وَإِذْ قُلْنَا لِلْمَلَائِكَةِ اسْجُدُوا لِآدَمَ فَسَجَدُوا إِلَّا إِبْلِيسَ كَانَ مِنَ الْجِنِّ فَفَسَقَ عَنْ أَمْرِ رَبِّهِ ۗ أَتَفْتَخِذُونَهُ وَذُرِّيَّتَهُ أَوْلِيَاءَ مِنْ دُونِي وَهُمْ لَكُمْ عَدُوٌّ ۚ بِئْسَ لِلظَّالِمِينَ بَدَلًا
50. Dan (ingatlah) ketika Kami berfirman kepada para Malaikat: "Sujudlah kamu kepada Adam!" Maka mereka pun bersujud kecuali Iblis. Dia adalah dari golongan jin, maka ia mendurhakai perintah Tuhannya. Patutkah kamu mengambil dia dan keturunannya sebagai teman (pelindung) selain Aku, padahal mereka adalah musuh bagimu? Seburuk-buruk pertukaran bagi orang-orang yang zalim.
Ayat-ayat penutup dalam rentang ini menekankan kondisi para penentang hari pembalasan. Mereka akan merasa terkejut ketika azab menimpa, dan mereka akan merindukan kesempatan untuk kembali ke dunia hanya demi beriman dan beramal saleh, sebuah kerinduan yang mustahil terwujud.

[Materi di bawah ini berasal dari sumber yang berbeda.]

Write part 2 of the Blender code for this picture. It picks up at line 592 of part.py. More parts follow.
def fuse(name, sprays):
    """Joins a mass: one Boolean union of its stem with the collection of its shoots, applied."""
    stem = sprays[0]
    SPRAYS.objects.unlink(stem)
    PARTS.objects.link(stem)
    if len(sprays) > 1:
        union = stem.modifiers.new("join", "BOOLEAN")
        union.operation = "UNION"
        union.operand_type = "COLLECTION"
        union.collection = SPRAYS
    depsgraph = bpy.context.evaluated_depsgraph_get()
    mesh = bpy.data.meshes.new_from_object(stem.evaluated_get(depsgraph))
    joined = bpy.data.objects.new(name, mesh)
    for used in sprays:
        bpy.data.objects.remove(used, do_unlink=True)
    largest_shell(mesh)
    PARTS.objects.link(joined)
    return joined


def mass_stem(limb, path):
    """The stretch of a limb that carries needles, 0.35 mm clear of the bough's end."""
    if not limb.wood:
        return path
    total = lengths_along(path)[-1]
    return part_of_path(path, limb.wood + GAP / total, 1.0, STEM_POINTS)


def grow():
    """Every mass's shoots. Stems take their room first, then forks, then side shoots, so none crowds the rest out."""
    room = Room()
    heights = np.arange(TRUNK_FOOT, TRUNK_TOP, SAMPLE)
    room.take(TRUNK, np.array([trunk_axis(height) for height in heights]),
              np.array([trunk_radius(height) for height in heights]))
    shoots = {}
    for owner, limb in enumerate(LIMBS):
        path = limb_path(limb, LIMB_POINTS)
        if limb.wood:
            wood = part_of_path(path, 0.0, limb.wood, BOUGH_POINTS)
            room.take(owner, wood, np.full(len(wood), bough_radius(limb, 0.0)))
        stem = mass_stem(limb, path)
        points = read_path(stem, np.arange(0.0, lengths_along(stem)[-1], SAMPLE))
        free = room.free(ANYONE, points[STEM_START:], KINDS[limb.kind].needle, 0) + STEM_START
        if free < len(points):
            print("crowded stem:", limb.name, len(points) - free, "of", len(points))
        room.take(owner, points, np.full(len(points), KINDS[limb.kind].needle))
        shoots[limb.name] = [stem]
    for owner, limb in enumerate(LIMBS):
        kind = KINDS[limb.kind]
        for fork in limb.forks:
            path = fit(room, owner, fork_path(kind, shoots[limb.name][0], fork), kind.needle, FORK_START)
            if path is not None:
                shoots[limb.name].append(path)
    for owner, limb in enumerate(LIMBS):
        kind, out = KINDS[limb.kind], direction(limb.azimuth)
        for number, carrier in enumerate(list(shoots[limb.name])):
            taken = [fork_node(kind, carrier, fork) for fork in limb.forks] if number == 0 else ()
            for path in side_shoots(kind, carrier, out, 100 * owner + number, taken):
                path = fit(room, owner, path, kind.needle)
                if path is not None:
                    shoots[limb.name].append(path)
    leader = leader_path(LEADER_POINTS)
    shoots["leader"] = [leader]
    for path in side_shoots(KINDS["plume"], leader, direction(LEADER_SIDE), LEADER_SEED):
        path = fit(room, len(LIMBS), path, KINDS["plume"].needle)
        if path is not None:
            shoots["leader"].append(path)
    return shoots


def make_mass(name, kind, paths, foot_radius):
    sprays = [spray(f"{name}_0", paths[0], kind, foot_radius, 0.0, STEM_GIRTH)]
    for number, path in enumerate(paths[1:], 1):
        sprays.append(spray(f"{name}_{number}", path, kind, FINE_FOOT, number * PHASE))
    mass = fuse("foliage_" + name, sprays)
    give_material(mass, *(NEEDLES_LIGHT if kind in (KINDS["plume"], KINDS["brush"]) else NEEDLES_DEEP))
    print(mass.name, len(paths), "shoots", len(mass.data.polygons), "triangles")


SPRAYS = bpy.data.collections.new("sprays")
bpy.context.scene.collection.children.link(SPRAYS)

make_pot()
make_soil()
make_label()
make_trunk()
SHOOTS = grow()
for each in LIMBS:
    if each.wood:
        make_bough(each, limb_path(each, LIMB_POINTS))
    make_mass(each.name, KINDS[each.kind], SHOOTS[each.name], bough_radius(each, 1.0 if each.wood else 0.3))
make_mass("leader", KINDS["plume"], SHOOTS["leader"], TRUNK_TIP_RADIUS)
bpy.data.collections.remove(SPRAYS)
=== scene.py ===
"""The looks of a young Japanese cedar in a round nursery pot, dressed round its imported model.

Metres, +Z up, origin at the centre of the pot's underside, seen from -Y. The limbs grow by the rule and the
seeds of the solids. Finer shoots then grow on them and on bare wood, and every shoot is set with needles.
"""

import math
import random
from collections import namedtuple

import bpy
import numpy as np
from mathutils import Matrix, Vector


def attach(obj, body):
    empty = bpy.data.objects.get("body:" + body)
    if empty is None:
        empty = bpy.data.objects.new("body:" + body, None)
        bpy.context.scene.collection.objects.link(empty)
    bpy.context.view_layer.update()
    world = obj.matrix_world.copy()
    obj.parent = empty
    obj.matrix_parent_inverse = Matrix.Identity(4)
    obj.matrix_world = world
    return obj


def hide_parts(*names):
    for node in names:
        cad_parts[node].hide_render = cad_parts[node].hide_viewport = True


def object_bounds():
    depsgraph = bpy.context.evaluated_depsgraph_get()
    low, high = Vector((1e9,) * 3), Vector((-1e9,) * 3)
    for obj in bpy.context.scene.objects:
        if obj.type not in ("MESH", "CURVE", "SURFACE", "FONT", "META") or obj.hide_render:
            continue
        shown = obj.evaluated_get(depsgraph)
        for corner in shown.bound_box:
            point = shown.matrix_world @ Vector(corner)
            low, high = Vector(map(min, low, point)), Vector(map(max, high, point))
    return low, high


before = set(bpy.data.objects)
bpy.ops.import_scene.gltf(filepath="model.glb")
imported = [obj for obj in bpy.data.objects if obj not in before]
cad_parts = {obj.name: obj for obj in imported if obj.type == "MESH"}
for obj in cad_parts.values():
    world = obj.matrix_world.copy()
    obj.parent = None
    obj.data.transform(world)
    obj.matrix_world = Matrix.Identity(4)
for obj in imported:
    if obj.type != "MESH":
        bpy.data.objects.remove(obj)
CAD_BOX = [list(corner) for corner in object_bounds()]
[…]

Kisah ini menjadi pengingat konstan bagi umat Islam untuk selalu waspada terhadap jebakan dunia dan kesombongan, serta meneladani sikap syukur dan tawadhu (rendah hati) yang dicontohkan oleh pemilik kebun yang beriman.
Memahami Surah Al-Kahfi ayat 32-59 mengajarkan kita untuk senantiasa menyeimbangkan antara menikmati karunia Allah di dunia dengan persiapan bekal untuk akhirat, menghindari sifat yang menyerupai Iblis, dan selalu mengakui bahwa segala kekuatan dan nikmat hanya datang dari sisi Allah SWT semata.